Chain Mail
Tuesday, May 1, 2012 at 1:23PM
It was only the smallest square of souvenir chain mail but as a young girl, it fascinated me. So I kept it in a carved antique lock box, next to pre-pubescent love notes, a few baby teeth and my “top-secret” diary. “Nothing!” they told me at The Higgins Armory Museum Store, could penetrate these links. So, my vulnerable self let the silky cold metal slide through my fingers as I imagined an impervious existence; a life without fears or chinks.
However, when we took a family road-trip to visit New Hampshire’s Castle in the Clouds, I stood before Thomas Plant’s tiny suit of armor and laughed at the knee-high knight, out loud. My amusement at his stature, though, pointed one finger at his prized costume and 4 fingers back at me. I too felt small and scared in a big world, longing for protection. Would I soar or surrender in my battles? How small or great would I be?

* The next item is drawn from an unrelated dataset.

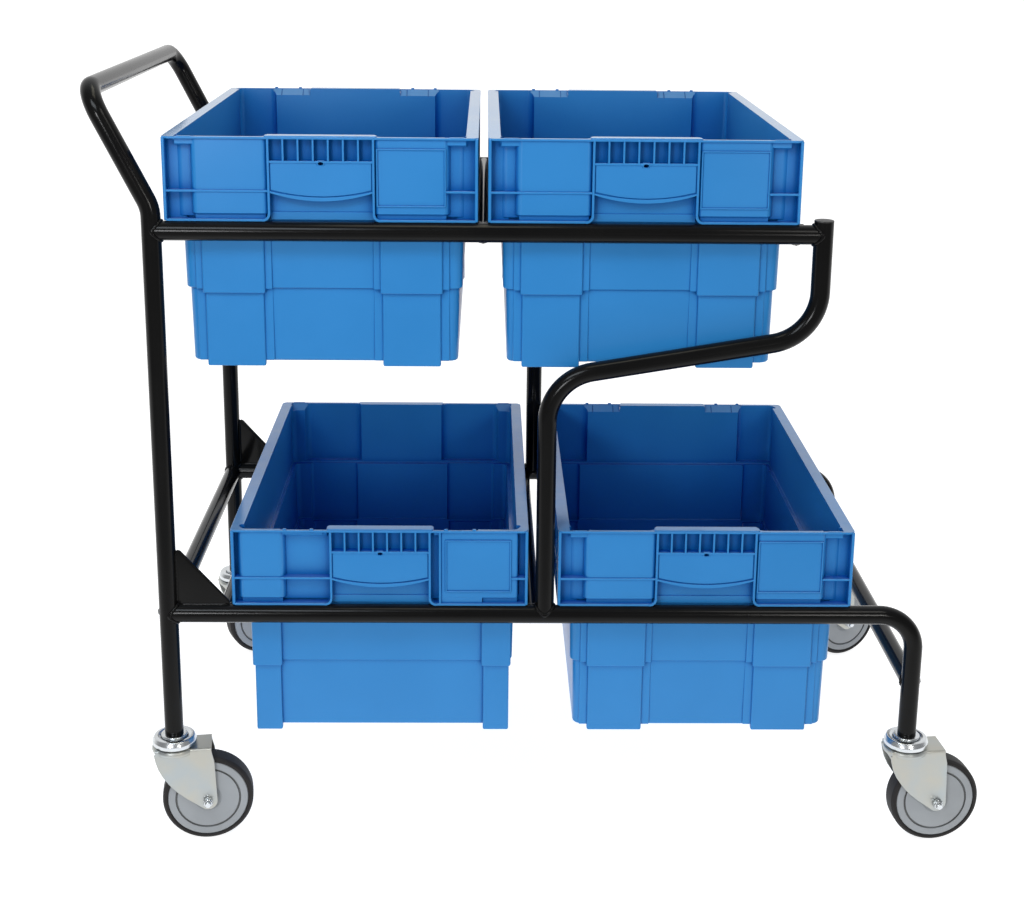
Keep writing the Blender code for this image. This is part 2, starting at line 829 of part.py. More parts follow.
def make_axle(label, pivot):
    """The axle bolt with its hexagon head at the back, its nut at the front and its spacer bush."""
    seat = fork_width / 2 + fit_gap
    nut_end = seat + nut_height
    shank_range = (-seat - bolt_head_height / 2, nut_end + bolt_end)
    shank = rod_mesh("shank", bolt_radius, *shank_range, small_sides)
    bolt = add_object(f"axle_bolt_{label}", shank, "bright_zinc")
    head = rod_cutter("bolt_head", hex_radius, -seat - bolt_head_height, -seat, hex_sides)
    boolean(bolt, head, "UNION")
    nut = add_object(
        f"axle_nut_{label}", rod_mesh("nut", hex_radius, seat, nut_end, hex_sides), "bright_zinc"
    )
    bore_range = (seat - overrun, nut_end + overrun)
    bore = rod_cutter("nut_bore", bolt_radius + bolt_hole_gap, *bore_range, small_sides)
    boolean(nut, bore)
    on_axle(pivot, bolt, head, nut, bore)
    half = fork_width / 2 - fork_plate - fit_gap
    profile = (
        (bush_radius, half),
        (bush_radius, -half),
        (bush_bore_radius, -half),
        (bush_bore_radius, half),
    )
    on_axle(pivot, turned(f"axle_bush_{label}", profile, round_sides, "bearing_steel"))


def make_wheel(label, pivot):
    """The wheel: a grey centre with its hub, and the rubber tyre on it."""
    face = core_width / 2
    hub_end = hub_length / 2
    bore = bush_radius + running_gap
    core_profile = (
        (core_radius, face),
        (core_radius, -face),
        (hub_radius, -face),
        (hub_radius, -hub_end),
        (bore, -hub_end),
        (bore, hub_end),
        (hub_radius, hub_end),
        (hub_radius, face),
    )
    flat_radius = wheel_radius / math.cos(math.pi / wheel_sides)
    inner = core_radius + fit_gap
    half = tyre_width / 2
    tyre_profile = (
        (flat_radius - tyre_shoulder, half),
        (flat_radius, half - tyre_tread_inset),
        (flat_radius, tyre_tread_inset - half),
        (flat_radius - tyre_shoulder, -half),
        (inner, -half),
        (inner, half),
    )
    on_axle(
        pivot,
        turned(f"wheel_core_{label}", core_profile, wheel_sides, "grey_plastic"),
        turned(f"tyre_{label}", tyre_profile, wheel_sides, "black_rubber"),
    )


def make_castor(label, x, y, turn):
    """One swivel castor under a tube end; its parts hang from an empty on the swivel axis."""
    make_stem(f"castor_stem_{label}", (x, y, 0))
    pivot = bpy.data.objects.new(f"castor_pivot_{label}", None)
    parts.objects.link(pivot)
    pivot.location = (x, y, 0)
    pivot.rotation_euler.z = turn
    make_head(f"castor_head_{label}", pivot)
    make_ball_ring(f"ball_ring_{label}", pivot)
    make_fork(f"castor_fork_{label}", pivot)
    make_axle(label, pivot)
    make_wheel(label, pivot)


def make_castors():
    front = -rail_spacing / 2
    back = rail_spacing / 2
    make_castor("front_left", 0, front, front_left_turn)
    make_castor("back_left", 0, back, back_left_turn)
    make_castor("front_right", post_to_leg, front, front_right_turn)
    make_castor("back_right", post_to_leg, back, back_right_turn)


def centre_on_footprint():
    """Moves the whole trolley so that the origin is under the middle of its outline."""
    bpy.context.view_layer.update()
    graph = bpy.context.evaluated_depsgraph_get()
    places = []
    for item in parts.objects:
        if item.type == "MESH":
            shown = item.evaluated_get(graph)
            places += [shown.matrix_world @ vert.co for vert in shown.data.vertices]
    middle = Vector()
    for axis in (0, 1):
        values = [place[axis] for place in places]
        middle[axis] = (min(values) + max(values)) / 2
    for item in (*parts.objects, *cutters.objects):
        if item.parent is None:
            item.location -= middle


clear_scene()
parts = collection_named("container_trolley")
cutters = collection_named("cutters")
make_hoop()
for side_name, rail_y in (("front", -rail_spacing / 2), ("back", rail_spacing / 2)):
    make_rails(side_name, rail_y)
    make_gusset(side_name, rail_y)
make_crossbars()
make_bins()
make_castors()
centre_on_footprint()
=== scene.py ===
import json
import math

import bmesh
import bpy
from mathutils import Matrix, Vector, noise

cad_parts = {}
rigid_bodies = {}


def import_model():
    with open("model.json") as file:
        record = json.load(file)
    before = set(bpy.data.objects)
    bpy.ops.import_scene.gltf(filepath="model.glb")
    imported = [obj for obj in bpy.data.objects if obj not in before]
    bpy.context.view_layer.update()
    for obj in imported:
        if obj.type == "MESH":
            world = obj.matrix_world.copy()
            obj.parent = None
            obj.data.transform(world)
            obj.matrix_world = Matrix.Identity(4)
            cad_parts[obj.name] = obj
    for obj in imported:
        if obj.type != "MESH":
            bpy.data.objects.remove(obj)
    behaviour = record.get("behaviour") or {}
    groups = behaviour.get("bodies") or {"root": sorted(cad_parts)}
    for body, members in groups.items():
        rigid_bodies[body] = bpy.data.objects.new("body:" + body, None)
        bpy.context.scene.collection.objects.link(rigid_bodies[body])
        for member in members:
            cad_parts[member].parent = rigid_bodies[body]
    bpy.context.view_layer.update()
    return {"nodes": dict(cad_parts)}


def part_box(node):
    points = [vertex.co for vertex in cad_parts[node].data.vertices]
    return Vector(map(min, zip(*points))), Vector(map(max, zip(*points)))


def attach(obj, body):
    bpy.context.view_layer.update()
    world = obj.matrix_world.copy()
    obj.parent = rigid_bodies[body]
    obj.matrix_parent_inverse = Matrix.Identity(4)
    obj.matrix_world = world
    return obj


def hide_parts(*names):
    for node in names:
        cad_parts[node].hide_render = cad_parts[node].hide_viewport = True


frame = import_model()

# Lengths in metres, angles in radians
tube_radius = 0.0127
tube_sides = 32
tube_bend_step = math.radians(5)
merge_distance = 0.00001
sharp_angle = math.radians(28)
weld_sharp_angle = math.radians(60)
rounded_edge_angle = math.radians(60)

# The weld beads
weld_radius = 0.0030
weld_width = 0.8
weld_sides = 56
weld_section_sides = 8
weld_ripple = 0.0003
weld_ripple_count = 21
weld_noise_scale = 300
weld_curve_share = 0.97
weld_flush_height = 0.0001
seam_steps = 40
seam_sides = 12
seam_end_share = 0.35
seam_ripple = 0.06

# The frame's bends and plates
bend_radius = 0.050
handle_corner_radius = 0.038
bracket_bend_radius = 0.070
handle_lean = math.radians(26.5)
handle_leg_length = 0.167
handle_bend_height = 0.892
bracket_bend_heights = (0.669, 0.7286)
gusset_size = (0.070, 0.078)
gusset_thickness = 0.0032
gusset_tip = 0.005
seam_gap = 0.0003
cap_thickness = 0.0018
cap_wall = 0.0018
cap_plug = 0.010

# The bins
bin_width = 0.400
bin_length = 0.600
bin_rim = (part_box("bin_upper_left")[1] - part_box("bin_upper_left")[0]).z
bin_wall = 0.003
rim_thickness = 0.003
rim_corner = 0.0085
skirt_height = 0.108
skirt_inset = 0.013
middle_inset = 0.019
lower_inset = 0.0245
end_wall_inset = 0.004
wall_draft = 0.0015
middle_height = 0.097
panel_step = 0.005
foot_drop = 0.006
column_proud = 0.006
column_step_drop = 0.006
rib_thickness = 0.0025
side_rib_count = 7
body_corner_radius = 0.012
skirt_bottom = bin_rim - skirt_height
first_step = skirt_bottom + panel_step
second_step = first_step - middle_height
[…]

Indeed, the warriors were waiting and I would be tested around this fragile age. During my first year of Catholic girls’ high school, while peaking in my power, I was bullied by several older classmates in a terrifying way. Death threats were put in my locker and worms hurled at me at lunchtime so even my closest friends dare not stay. I was a 14-year old chased through the hall with scissors by 17-year olds who wanted clip my mane. “Kill yourself or we will kill you”, their scribbled notes would say. As class president, I organized a fund-raising dance for the entire school but the sophomores, juniors and seniors boycotted it as a symbolic spit in my face. When a few of the Heather-like harassers heard I’d be attending with a hunky senior from the boys’ school, they attacked me outside the dance with skunk spray. They wrapped the bushes in toilet paper and vandalized the decorated gazebo windows with vulgar words of hate. They did everything in their power to torture and torment me let alone embarrass me in front of my date.
Later that week, when my school uniform was stolen as I attended swim class, I kept my cool and pretended I was stronger than their threats. However, decades later I realized that what we bury in adolescence can lead to a lifetime of post-traumatic stress. I ultimately switched high schools, slid into a corner, dimmed my light and kept negative memories at bay. But my secret past was a ghost who sat silently in the chair behind me. I dared not stand out, speak out or shine in any way.
I recently was made aware of my own banished parable when I heard about the movie “Bully” and felt every second of the featured children’s pain. Though I was often the friend and defender of the bullied, MY oppressors were too many and I simply couldn’t be saved. I share this tale not to cement my story but to show that “victim” is a role I no longer choose to play. It was ironically my strength and what I had going for me that made me a target. Have you ever been punished for your power, speared for your success or burned at the stake? Life taught me early on that the most treacherous path of all is the one where we aspire to be great.
Indeed, we start young, creating our armor, link by link, chain by chain. Meanwhile our REAL power is that vulnerability that links us to all humanity, where we are uniquely powerful and yet sweetly and softly the same. Most bullies are the fearful ones, who pose as powerful but lack self-esteem, so they tear down anyone who is unlike them and interesting, moving confidently toward a dream. When the bully is finally banished and our heroic journeys are penned, we can rediscover our true essence. Behind the brick wall there is a neglected but beautiful flower garden protected by an iron fence.
Whether symbolized through a tiny piece of chain mail or a shrunken suit for a miniature magnate, sometimes shields are needed and the world is not safe. But as Gandhi said, “A coward is incapable of exhibiting love; it is the prerogative of the brave.” Passion for self, others, pursuits and principles is what is most needed now. It is our unbridled inner enthusiasts, not our cautious conformist selves that we must celebrate.
So, the challenge is to express ourselves truthfully in the face of fear and own all that we are and have the potential to be. Glorious and victorious is the unarmored knight who drops the sword, speaks his word and wears his heart and humanity on his sleeve.